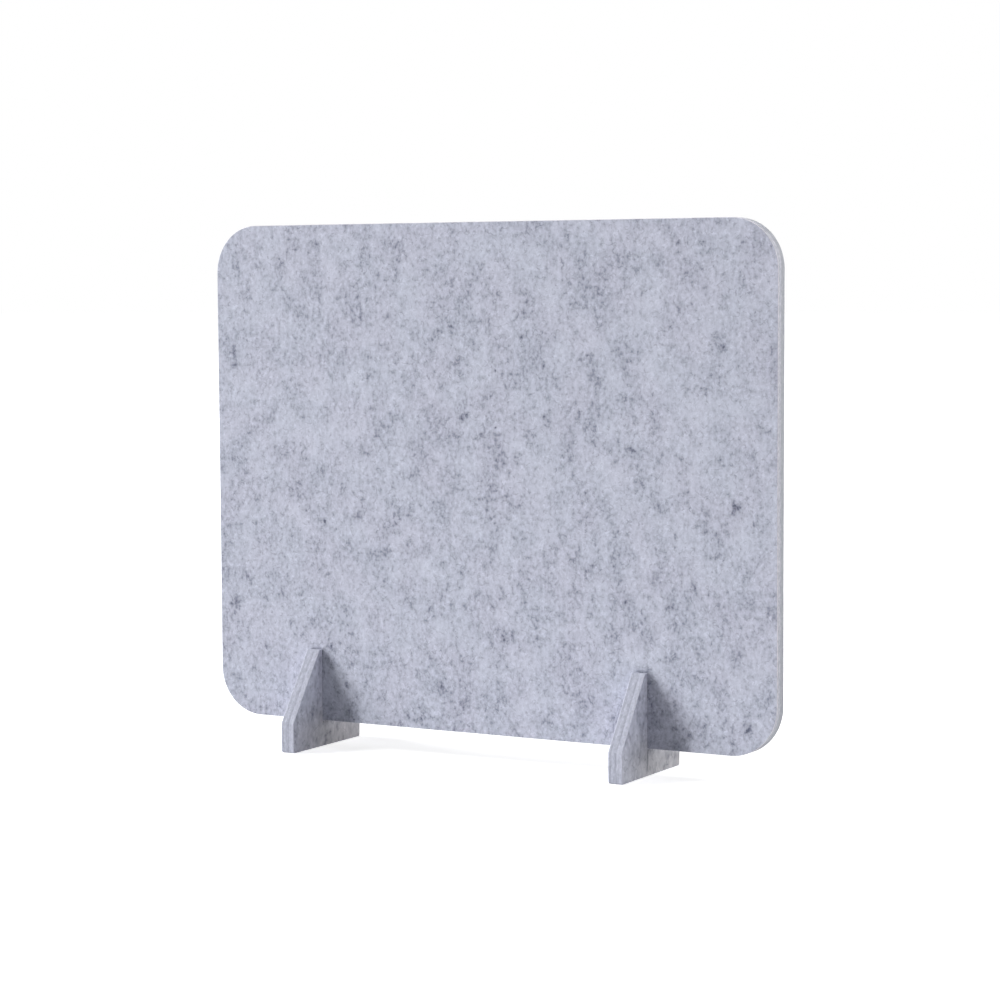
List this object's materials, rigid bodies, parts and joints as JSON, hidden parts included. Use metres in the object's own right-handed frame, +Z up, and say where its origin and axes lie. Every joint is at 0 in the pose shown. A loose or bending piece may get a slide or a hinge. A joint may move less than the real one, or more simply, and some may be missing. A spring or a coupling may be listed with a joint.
{
  "type": "acoustic divider screen",
  "caption": "Free-standing desk divider: a round-cornered pressed felt panel held upright by slotted trapezoid feet of the same board, which pull off its lower edge.",
  "frame": {"origin": "on the table, under the middle of the panel's width and thickness", "axes": "+X along the panel's width, to the right as seen from the front; the front faces -Y; +Z up"},
  "size_m": [0.5, 0.098, 0.421],
  "materials": {
    "panel_felt": "matt pressed polyester felt, pale blue-grey with fine darker fibre mottling",
    "foot_felt": "matt pressed polyester felt as the panel, with knife-cut edges that show faint plies"
  },
  "bodies": {
    "panel": {"panel": "panel_felt"},
    "left_foot": {"left_foot": "foot_felt"},
    "right_foot": {"right_foot": "foot_felt"}
  },
  "joints": [
    {"name": "panel_lift", "type": "slide", "parent": "left_foot", "child": "panel", "axis": [0, 0, 1], "range_m": [0, 0.065]},
    {"name": "right_foot_release", "type": "slide", "parent": "panel", "child": "right_foot", "axis": [0, 0, -1], "range_m": [0, 0.065]}
  ],
  "couplings": [
    {"joint": "right_foot_release", "follows": "panel_lift", "ratio": 1}
  ]
}
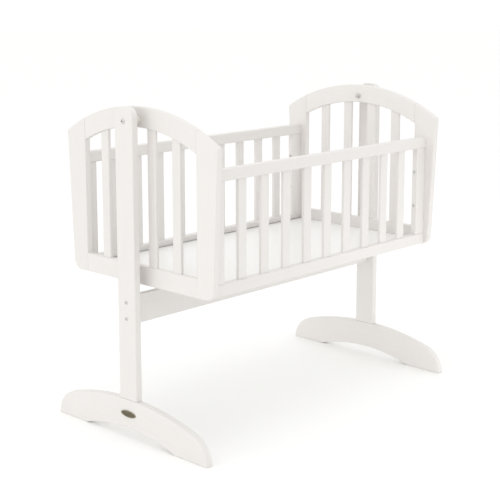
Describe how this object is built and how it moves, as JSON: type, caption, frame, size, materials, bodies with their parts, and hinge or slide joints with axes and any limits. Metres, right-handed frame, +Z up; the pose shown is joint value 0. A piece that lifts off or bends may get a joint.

****************************************

Directions for this task:
Return all of the entries exactly as written.

Response for this exercise:
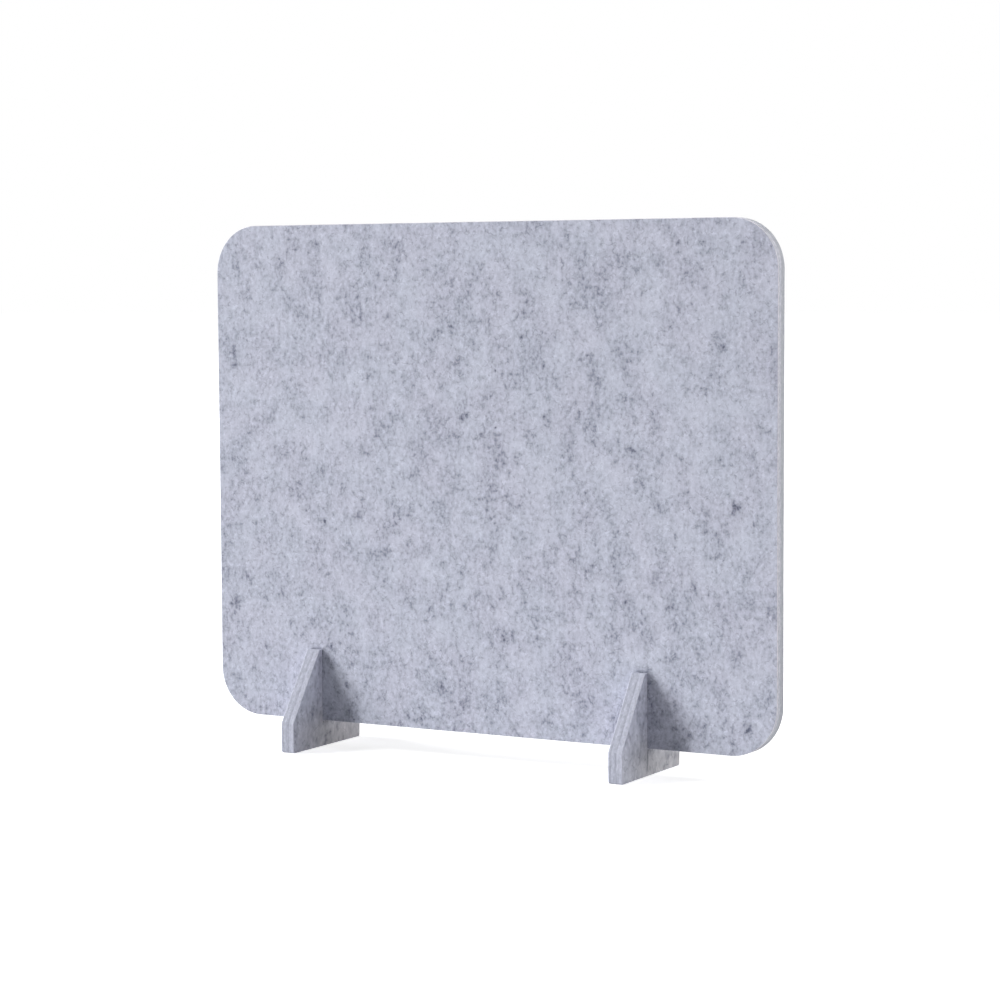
List this object's materials, rigid bodies, parts and joints as JSON, hidden parts included. Use metres in the object's own right-handed frame, +Z up, and say where its origin and axes lie. Every joint is at 0 in the pose shown. A loose or bending piece may get a slide or a hinge. A joint may move less than the real one, or more simply, and some may be missing. A spring or a coupling may be listed with a joint.
{
  "type": "acoustic divider screen",
  "caption": "Free-standing desk divider: a round-cornered pressed felt panel held upright by slotted trapezoid feet of the same board, which pull off its lower edge.",
  "frame": {"origin": "on the table, under the middle of the panel's width and thickness", "axes": "+X along the panel's width, to the right as seen from the front; the front faces -Y; +Z up"},
  "size_m": [0.5, 0.098, 0.421],
  "materials": {
    "panel_felt": "matt pressed polyester felt, pale blue-grey with fine darker fibre mottling",
    "foot_felt": "matt pressed polyester felt as the panel, with knife-cut edges that show faint plies"
  },
  "bodies": {
    "panel": {"panel": "panel_felt"},
    "left_foot": {"left_foot": "foot_felt"},
    "right_foot": {"right_foot": "foot_felt"}
  },
  "joints": [
    {"name": "panel_lift", "type": "slide", "parent": "left_foot", "child": "panel", "axis": [0, 0, 1], "range_m": [0, 0.065]},
    {"name": "right_foot_release", "type": "slide", "parent": "panel", "child": "right_foot", "axis": [0, 0, -1], "range_m": [0, 0.065]}
  ],
  "couplings": [
    {"joint": "right_foot_release", "follows": "panel_lift", "ratio": 1}
  ]
}
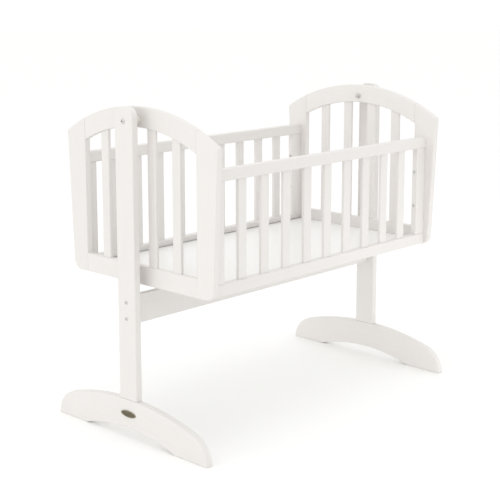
Describe how this object is built and how it moves, as JSON: type, caption, frame, size, materials, bodies with their parts, and hinge or slide joints with axes and any limits. Metres, right-handed frame, +Z up; the pose shown is joint value 0. A piece that lifts off or bends may get a joint.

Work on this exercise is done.